You can add your own comments on Edward's photograph on the Critique section of our Discussion Forum.

Rahul Panse

Rahul Panse
Bangalore, India
rahulp@digitalthink.com

Canon EOS Rebel 2000, Canon 28mm - 80mm, Kodak max 400

This picture is of a forest section of a place called Ooty in India. Ooty is a hill station in southern India. This photograph was taken in the month of February. It does not rain in Ooty during this time of the year, but when this picture was taken it was unusually foggy and cloudy which gave a nice effect to the picture.

Michael's Critique

Photography is about exclusion as much as inclusion. The delicacy of the misty forest is detracted from by the large amount of black space at the bottom of the frame. It would be much stronger if this was cropped just below the lowest illuminated section.

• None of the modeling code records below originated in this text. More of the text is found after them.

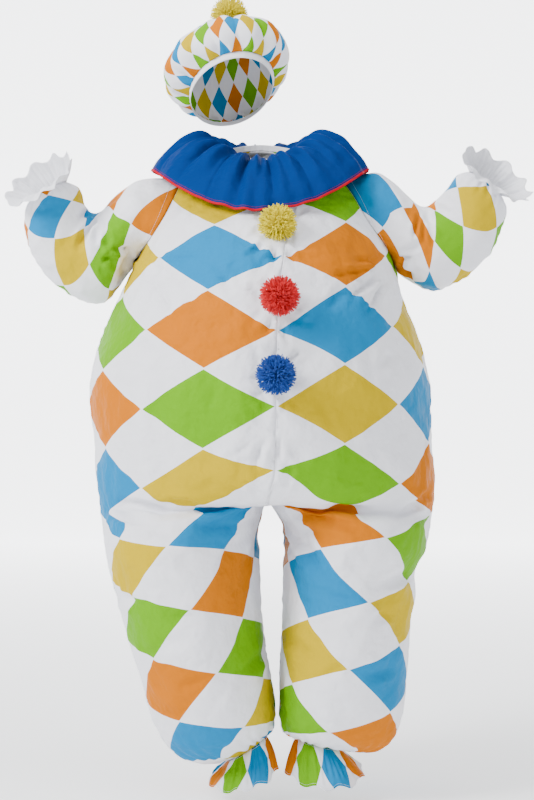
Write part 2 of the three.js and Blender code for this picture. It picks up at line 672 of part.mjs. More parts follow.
function solidGeometry(solid) {
  const mesh = solid.getMesh();
  const points = [];
  for (let i = 0; i < mesh.vertProperties.length; i += mesh.numProp) {
    points.push(mesh.vertProperties[i], mesh.vertProperties[i + 1], mesh.vertProperties[i + 2]);
  }
  return closedGeometry(points, Array.from(mesh.triVerts));
}

/** Places a solid made about the slider: x across, y down the zip, z away from the cloth. */
function onZip(solid, row, lift) {
  const point = torsoPoint(Math.PI, row);
  const normal = torsoNormal(Math.PI, row);
  normal.x = 0;
  normal.normalize();
  const place = new THREE.Matrix4().makeBasis(
    new THREE.Vector3(1, 0, 0),
    new THREE.Vector3(0, normal.z, -normal.y),
    normal,
  );
  place.setPosition(point.addScaledVector(normal, lift));
  return solid.transform(place.elements);
}

const ZIP = { top: 4.3, bottom: 13.2, half: 4, thick: 2.2 };
const SLIDER = { row: 4.55, wide: 12, long: 15, high: 4.4, lug: 1.3, lugGap: 5.6, pinUp: 6.6, pin: 0.9 };
const TAB = { wide: 5, long: 32, thick: 1.6, eye: 2.2, hole: 1.3, plate: 9 };

function sliderSolid() {
  const body = Manifold.cube([SLIDER.wide, SLIDER.long, SLIDER.high], true)
    .translate([0, 0, SLIDER.high / 2]);
  const lugX = SLIDER.lugGap / 2 + SLIDER.lug / 2;
  const lug = Manifold.cube([SLIDER.lug, 5, 5], true).translate([lugX, 0, SLIDER.pinUp - 0.4]);
  const pin = Manifold.cylinder(SLIDER.lugGap + 1, SLIDER.pin, SLIDER.pin, 10, true)
    .rotate([0, 90, 0]).translate([0, 0, SLIDER.pinUp]);
  return Manifold.union([body, lug, lug.mirror([1, 0, 0]), pin]);
}

function tabSolid() {
  const eye = Manifold.cylinder(TAB.wide, TAB.eye, TAB.eye, 12, true).rotate([0, 90, 0]);
  const neck = Manifold.cube([TAB.wide, 9, TAB.thick], true).translate([0, 5.5, 0]);
  const plate = Manifold.cube([TAB.plate, TAB.long - 8, TAB.thick], true)
    .translate([0, TAB.long / 2 + 4, 0]);
  const hole = Manifold.cylinder(TAB.wide + 2, TAB.hole, TAB.hole, 12, true).rotate([0, 90, 0]);
  return Manifold.union([eye, neck, plate]).subtract(hole).translate([0, 0, SLIDER.pinUp]);
}

// Air inlet at the back: a round guard with ring-shaped closed louvres
const INLET = { angle: -150 * Math.PI / 180, row: 11.3, rowHeight: 66 };
const INLET_PROFILE = [
  { radius: 54, height: 2.5 },
  { radius: 51, height: 6 },
  { radius: 44, height: 6 },
  { radius: 42, height: 3.5 },
  { radius: 36, height: 3.5 },
  { radius: 34, height: 6 },
  { radius: 27, height: 6 },
  { radius: 25, height: 3.5 },
  { radius: 18, height: 3.5 },
  { radius: 16, height: 6 },
];

function inletGeometry() {
  const around = 24;
  const place = (radius, height, turn) => {
    const angle = INLET.angle + radius * Math.cos(turn) / smooth(TORSO, 'half', INLET.row);
    const row = INLET.row + radius * Math.sin(turn) / INLET.rowHeight;
    return torsoPoint(angle, row).addScaledVector(torsoNormal(angle, row), height);
  };
  const ring = (radius, height) => {
    const line = [];
    for (let c = 0; c < around; c += 1) line.push(place(radius, height, 2 * Math.PI * c / around));
    return line;
  };
  const outer = INLET_PROFILE.map((step) => ring(step.radius, step.height + LIFT));
  outer.push(ring(0, 6 + LIFT));
  const inner = [INLET_PROFILE[0].radius, 36, 18, 0].map((radius) => ring(radius, LIFT));
  return capGeometry(outer, inner);
}

/** Closed body from an upper and a lower grid that both end in a point. */
function capGeometry(upper, lower) {
  const points = [];
  const faces = [];
  const add = (p) => points.push(p.x, p.y, p.z) / 3 - 1;
  const join = (grid, flip) => {
    const ids = grid.map((line, r) => (r === grid.length - 1 ? [add(line[0])] : line.map(add)));
    for (let r = 0; r < grid.length - 1; r += 1) {
      for (let c = 0; c < grid[0].length; c += 1) {
        const n = (c + 1) % grid[0].length;
        const quad = r === grid.length - 2
          ? [[ids[r][c], ids[r][n], ids[r + 1][0]]]
          : [[ids[r][c], ids[r][n], ids[r + 1][n]], [ids[r][c], ids[r + 1][n], ids[r + 1][c]]];
        quad.forEach(([a, b, d]) => faces.push(...(flip ? [a, d, b] : [a, b, d])));
      }
    }
    return ids[0];
  };
  const high = join(upper, false);
  const low = join(lower, true);
  for (let c = 0; c < high.length; c += 1) {
    const n = (c + 1) % high.length;
    faces.push(high[n], high[c], low[c], high[n], low[c], low[n]);
  }
  return closedGeometry(points, faces);
}

// Assembly
const group = new THREE.Group();
group.name = 'inflatable_clown_costume';

group.add(cloth('front_left', panelGeometry(1, 1), WHITE));
group.add(cloth('front_right', panelGeometry(-1, 1), WHITE));
group.add(cloth('back_left', panelGeometry(1, -1), WHITE));
group.add(cloth('back_right', panelGeometry(-1, -1), WHITE));
group.add(cloth('sleeve_left', sleeveGeometry(1), WHITE));
group.add(cloth('sleeve_right', sleeveGeometry(-1), WHITE));
for (const [name, flare] of Object.entries(FLARES)) {
  group.add(cloth(name, flareGeometry(flare), WHITE, 0.6));
}

const ruff = ruffGrid();
group.add(cloth('ruff', offsetWall(ruff.grid, ruff.normals, FRILL_WALL, true), BLUE));
const rim = RUFF.length - 1;
const rimUps = ruff.normals[rim];
const rimEdge = ruff.grid[rim].map((p, c) => p.clone().addScaledVector(rimUps[c], -FRILL_WALL / 2));
const rimOut = ruff.grid[rim].map((p, c) => {
  const turn = 2 * Math.PI * c / (RUFF_GATHERS * 4);
  return ruffPoint(turn, rim).sub(ruffPoint(turn, rim - 0.1)).normalize();
});
group.add(cloth('ruff_binding', bindingGeometry(rimEdge, rimOut, rimUps), RED));
group.add(cloth('neck_band', neckBandGeometry(), WHITE));

group.add(cloth('hat_crown', hatGeometry(), WHITE));
group.add(cloth('hat_band', hatBandGeometry(), WHITE));

const POMPOMS = {
  pompom_yellow: { row: 5.45, colour: 0xffe500, seed: 3 },
  pompom_red: { row: 8.15, colour: 0xd81b22, seed: 101 },
  pompom_blue: { row: 10.7, colour: 0x1568bd, seed: 211 },
};
for (const [name, pompom] of Object.entries(POMPOMS)) {
  const angle = smooth(TORSO, 'turn', pompom.row) * Math.PI / 180;
  const base = torsoPoint(angle, pompom.row);
  const axis = torsoNormal(angle, pompom.row);
  group.add(cloth(name, pompomGeometry(base, axis, pompom.seed), pompom.colour, 0.9));
}
const hatTop = new THREE.Vector3(...HAT_TOP);
const hatAxis = new THREE.Vector3(...HAT_AXIS).normalize();
group.add(cloth('pompom_hat', pompomGeometry(hatTop, hatAxis, 307), 0xffe500, 0.9));

group.add(cloth('zip_chain', zipStrip(ZIP.top, ZIP.bottom, ZIP.half, ZIP.thick), WHITE, 0.4));
const onSlider = (solid) => solidGeometry(onZip(solid, SLIDER.row, LIFT + ZIP.thick + SEAM));
group.add(cloth('zip_slider', onSlider(sliderSolid()), GREY, 0.35, 0.8));
group.add(cloth('zip_pull_tab', onSlider(tabSolid()), GREY, 0.35, 0.8));
group.add(cloth('air_inlet_guard', inletGeometry(), GREY, 0.5));

export default group;
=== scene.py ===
"""Looks of the inflatable clown costume: printed cloth, ruff, pompoms, hat, zip and sewing."""

import logging
import math
from dataclasses import dataclass, field
from enum import Enum
from typing import Sequence

import bmesh
import bpy
import numpy as np
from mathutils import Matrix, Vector


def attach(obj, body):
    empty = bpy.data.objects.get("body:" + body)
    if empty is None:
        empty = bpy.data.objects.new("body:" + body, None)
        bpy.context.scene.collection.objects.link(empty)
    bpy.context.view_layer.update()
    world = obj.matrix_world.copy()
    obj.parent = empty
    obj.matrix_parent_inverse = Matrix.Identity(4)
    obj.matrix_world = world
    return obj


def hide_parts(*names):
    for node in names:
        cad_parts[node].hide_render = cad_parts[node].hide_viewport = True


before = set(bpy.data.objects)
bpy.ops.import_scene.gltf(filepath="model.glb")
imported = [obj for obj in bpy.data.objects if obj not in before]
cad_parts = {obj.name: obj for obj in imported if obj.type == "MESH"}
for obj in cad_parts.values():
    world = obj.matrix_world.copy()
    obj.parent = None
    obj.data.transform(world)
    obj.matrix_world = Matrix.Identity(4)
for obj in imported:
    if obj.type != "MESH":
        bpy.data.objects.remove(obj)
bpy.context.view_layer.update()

logging.basicConfig(level=logging.INFO, format="%(message)s")
log = logging.getLogger("costume")

Array = np.ndarray
Piece = bpy.types.Object
Material = bpy.types.Material
Tree = bpy.types.NodeTree
Node = bpy.types.Node
Socket = bpy.types.NodeSocket
Triple = tuple[float, float, float]
Table = dict[str, Array]
Line = tuple[Array, Array, bool]

BODY = "costume"
MM = 0.001


class Side(Enum):
    """Side of the costume, as it is worn."""

    LEFT = 1
    RIGHT = -1


class Face(Enum):
    """Front or back of the suit."""

    FRONT = 1
    BACK = -1


def table(names: str, *rows: Sequence[float]) -> Table:
    """Table whose columns have the given names, with spaces between them."""
    columns = np.array(rows, dtype=float).T
    return dict(zip(names.split(), columns))


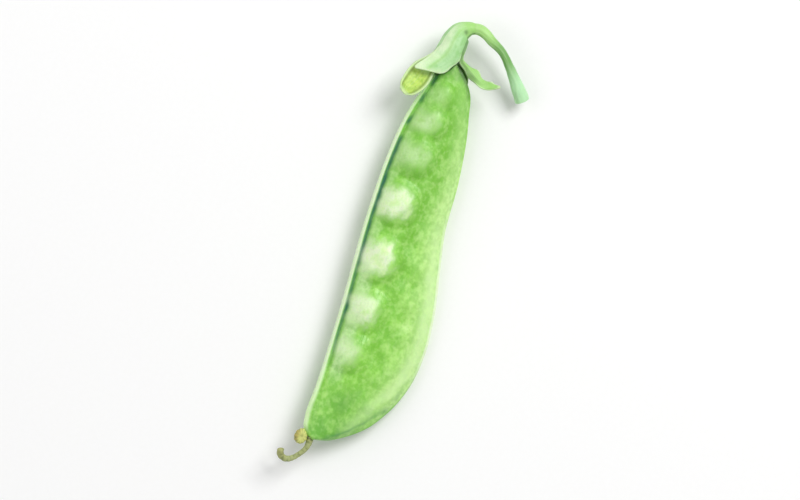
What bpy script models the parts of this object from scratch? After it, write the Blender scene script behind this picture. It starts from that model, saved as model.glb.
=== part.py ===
"""A fresh garden pea pod, picked with its stalk and lying on its broad side.

Metres, +Z up. Every piece is shaped in the pod's own frame, under one empty: x runs from the tip (0) to
the stalk, +y is the ventral side that carries the peas, and z is the thickness, with the plane between the
two valves at z = 0. The empty rolls that frame until the swellings and the belly both touch the surface,
and puts the world origin on the surface under the middle of the whole part.
"""

import math
from dataclasses import dataclass

import bmesh
import bpy
import numpy as np
from mathutils import Euler, Vector

MM = 0.001

# The pod body.
POD_LENGTH = 83 * MM
# (distance from the tip, y) along the two sutures, in millimetres.
VENTRAL_EDGE = ((0, -1.0), (0.8, 0.2), (1.8, 0.95), (4, 1.5), (10, 1.7), (20, 2.45), (30, 3.5), (40, 4.75),
                (50, 5.65), (58, 6.0), (65, 5.8), (74, 4.3), (79, 3.3), (83, 2.8))
DORSAL_EDGE = ((0, -1.9), (1, -4.6), (2, -6.25), (5, -10.0), (10, -13.5), (16, -15.7), (23, -16.3),
               (31, -15.2), (40, -12.75), (47, -10.8), (58, -9.3), (70, -6.3), (75.5, -4.0), (77.7, -1.9),
               (79.2, 0.2), (81, 1.1), (83, 1.3))
# (distance from the tip, half thickness) of the wall between the swellings, in millimetres.
WALL_HALF = ((0, 1.7), (4, 2.2), (10, 2.9), (18, 3.5), (30, 3.8), (45, 3.7), (60, 3.4), (70, 2.8),
             (76, 2.2), (80, 1.7), (83, 1.45))
VENTRAL_FULLNESS = 0.5
DORSAL_FULLNESS = 0.60
TIP_ROUNDING = 0.7 * MM
NECK_ROUNDING = 0.6 * MM
RING_CROWDING = 0.6
POD_SEGMENTS = 48
POD_RINGS = 76

# (distance from the tip, y, radius) of each pea, in millimetres, and the width over which the skin fills the
# crease round it, which is never more than the wall's own half thickness.
PEAS = ((19.0, -1.4, 4.7), (27.5, -1.0, 5.1), (38.0, 0.3, 5.3), (49.3, 1.0, 5.2), (59.3, 1.4, 4.9),
        (66.6, 1.3, 4.2), (72.0, 1.2, 3.4))
SKIN_BLEND = 3.0 * MM

# The two sutures, as cords along the edges: half width and half thickness.
VENTRAL_CORD = (0.62 * MM, 0.80 * MM)
DORSAL_CORD = (0.42 * MM, 0.45 * MM)
GROOVE_INSET = 0.95 * MM
# The groove dies out towards the tip: the share of its inset that goes, from where and over what distance.
GROOVE_LOSS = 0.75
GROOVE_FADES_FROM = 17 * MM
GROOVE_FADES_OVER = 13 * MM
DORSAL_INSET = 0.30 * MM
CORD_BLEND = 0.35 * MM
EDGE_CLOSING = 0.1 * MM

# How the pod lies: its tip and neck lift clear, and the underside is pressed flat where it rests.
TIP_LIFT = 1.4 * MM
NECK_LIFT = 1.6 * MM
TIP_LIFT_REACH = 25 * MM
NECK_LIFT_REACH = 28 * MM
ROLL = math.radians(10.2)
REST_HEIGHT = 4.78 * MM

# The calyx: a bell round the neck, cut into five lobes. The bell's middle line turns from the stalk's
# direction to the pod's: x, y, z and radius in millimetres.
BELL_ROUTE = ((86.85, -0.35, 1.5, 1.12), (86.6, 0.4, 1.5, 1.35), (86.15, 1.05, 1.5, 1.62),
              (85.3, 1.85, 1.5, 2.1), (83.6, 2.3, 1.5, 2.6), (81.6, 2.45, 1.5, 2.8))
BELL_STEPS = 7
LOBE_STEPS = 14
SEPAL_THICKNESS = 0.6 * MM

# The stalk, from the bell to the swollen foot where it was picked: x, y, z and radius in millimetres.
STALK_ROUTE = ((86.99, -0.77, 1.5, 1.12), (87.05, -1.25, 1.6, 1.13), (86.8, -2.5, 1.9, 1.06),
               (86.05, -4.0, 2.2, 0.98), (84.6, -7.2, 2.2, 0.8), (82.9, -9.2, 2.0, 0.86),
               (80.7, -11.5, 1.6, 1.12), (79.1, -13.1, 1.25, 1.36), (77.5, -14.7, 0.9, 1.46))
STALK_POINTS = 26

# The dried style at the tip: a knob, and a thread that leaves it and hooks round.
KNOB_CENTRE = Vector((-0.4, 0.95, 1.45)) * MM
KNOB_RADII = Vector((1.3, 1.1, 0.95)) * MM
KNOB_SEGMENTS = 14
KNOB_RINGS = 10
STYLE_ROUTE = ((-0.5, 0.6, 1.5, 0.5), (-0.75, -0.3, 1.5, 0.55), (-1.2, -1.0, 1.4, 0.6),
               (-2.05, -1.15, 1.25, 0.57), (-3.1, -0.65, 1.0, 0.53), (-3.95, -0.1, 0.85, 0.54),
               (-4.8, 0.65, 0.75, 0.58), (-5.3, 1.5, 0.75, 0.64), (-5.3, 2.4, 0.9, 0.68),
               (-4.9, 3.1, 1.15, 0.72), (-4.2, 3.4, 1.4, 0.74), (-3.9, 3.4, 1.5, 0.66))
STYLE_POINTS = 30

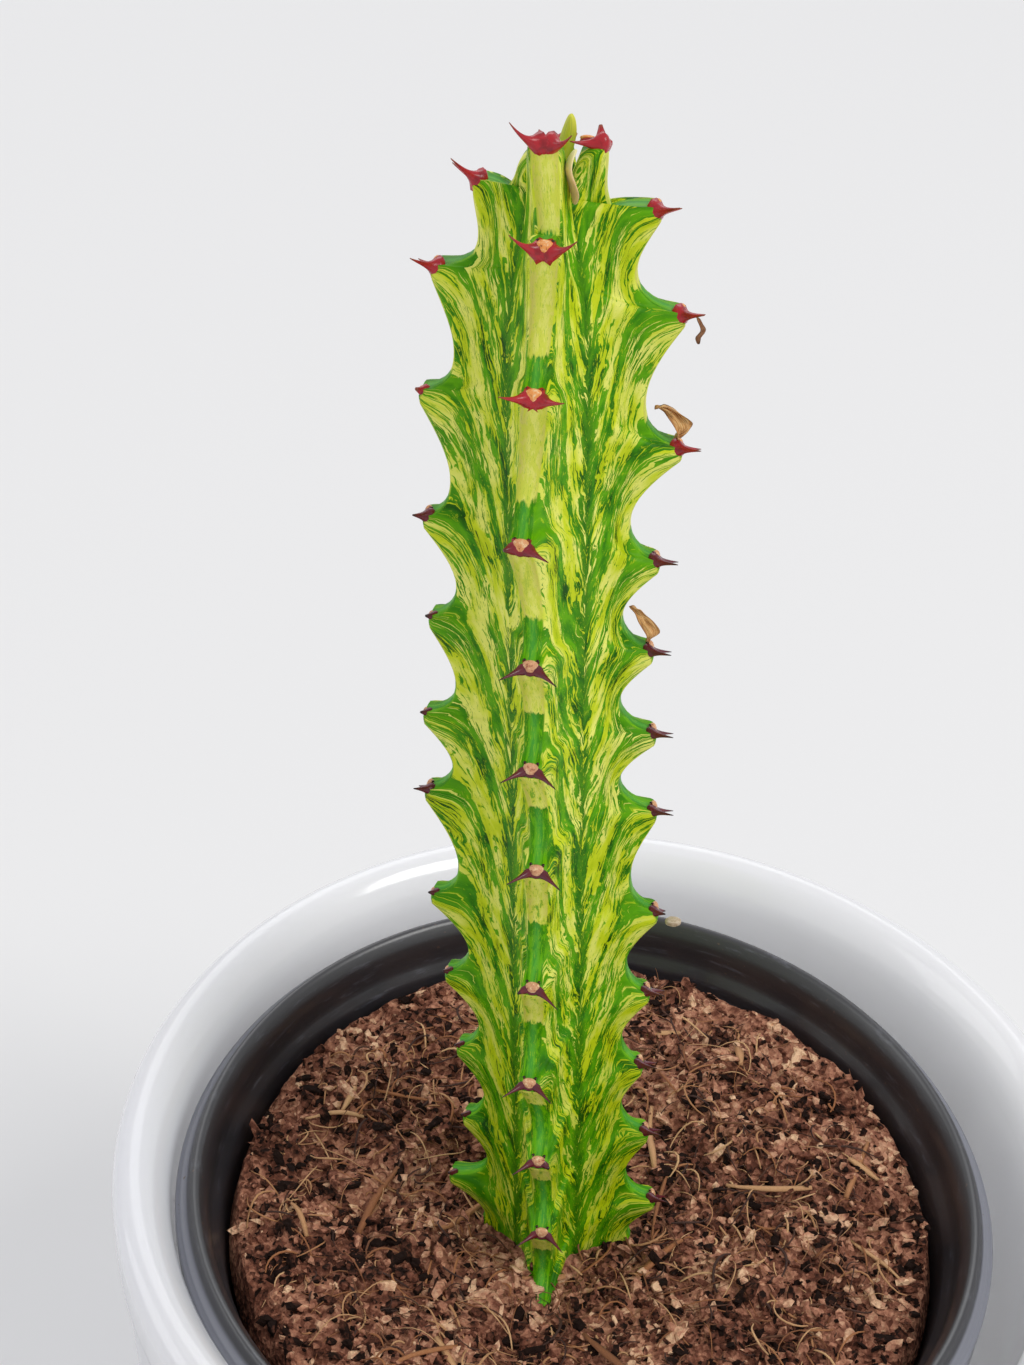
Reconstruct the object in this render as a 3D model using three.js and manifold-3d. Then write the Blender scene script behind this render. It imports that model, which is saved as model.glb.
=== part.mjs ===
import * as THREE from 'three';
import { mergeVertices } from 'three/addons/utils/BufferGeometryUtils.js';
import Module from 'manifold-3d';

// A young variegated African milk tree, four ribs with red paired spines, rooted in a black nursery
// pot that stands inside a glossy white cover pot. Millimetres, +Z up. The origin is the middle of
// the white pot's underside, on the surface that it stands on.

const wasm = await Module();
wasm.setup();

const CLEARANCE = 0.3; // between pieces that touch
const DEGREE = Math.PI / 180;

// White cover pot: thick rounded lip, nearly straight wall, plain foot ring
const COVER = {
  height: 108,
  lipRadius: 63,
  lipHeight: 8,
  crestRadius: 60.4,
  bodyRadius: 62.4,
  footRadius: 58,
  innerRadius: 56,
  innerFloorRadius: 52.5,
  floor: 9,
  footRecess: 1.5,
  footRing: 6,
  sides: 44,
};

// Nursery pot: the common 10.5 cm thin plastic pot, pushed a little to the left in the white one
const NURSERY = {
  centre: [-2.8, -1.4],
  height: 94.5,
  flangeRadius: 52.5,
  skirt: 7.5,
  beadRadius: 50.1,
  stepRadius: 48.4,
  wallRadius: 46.9,
  floorRadius: 36.6,
  floor: 3,
  wall: 1.1,
  holeRadius: 4,
  holeCircle: 27,
  holes: 6,
  sides: 44,
};

// Potting mix: bark and coir, a little lower round the stem than at the pot's edge
const SOIL = {
  edgeRadius: 45.3,
  edgeBelowRim: 10.8,
  dipAtStem: 3,
  rings: 12,
  sectors: 44,
  crumbs: 28,
  straws: 14,
  seed: 11,
};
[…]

You can add your own comments on Rahul's photograph on the Critique section of our Discussion Forum.

Steve Marwedel

Steve Marwedel
Salt Lake City, USA
smar@sisna.com

Nikon Coolpix 995
WC-E63 Wide Angle Converter
Tamaron Circular Polarizer

A beautiful meadow in full bloom below the summit of Mount Timpanogas, Wasatch Mountain Range, Utah.

Michael's Critique

This is a woderful exmaple of how the vast depth of field of digicams can be used to advantage.

You can add your own comments on Steve's photograph on the Critique section of our Discussion Forum.

Eric Fredine

Eric Fredine
Edmonton, Canada
fredine@telusplanet.net

Taken with a Canon D30, 16-35, polarizer. I've lightened the foreground in Photoshop.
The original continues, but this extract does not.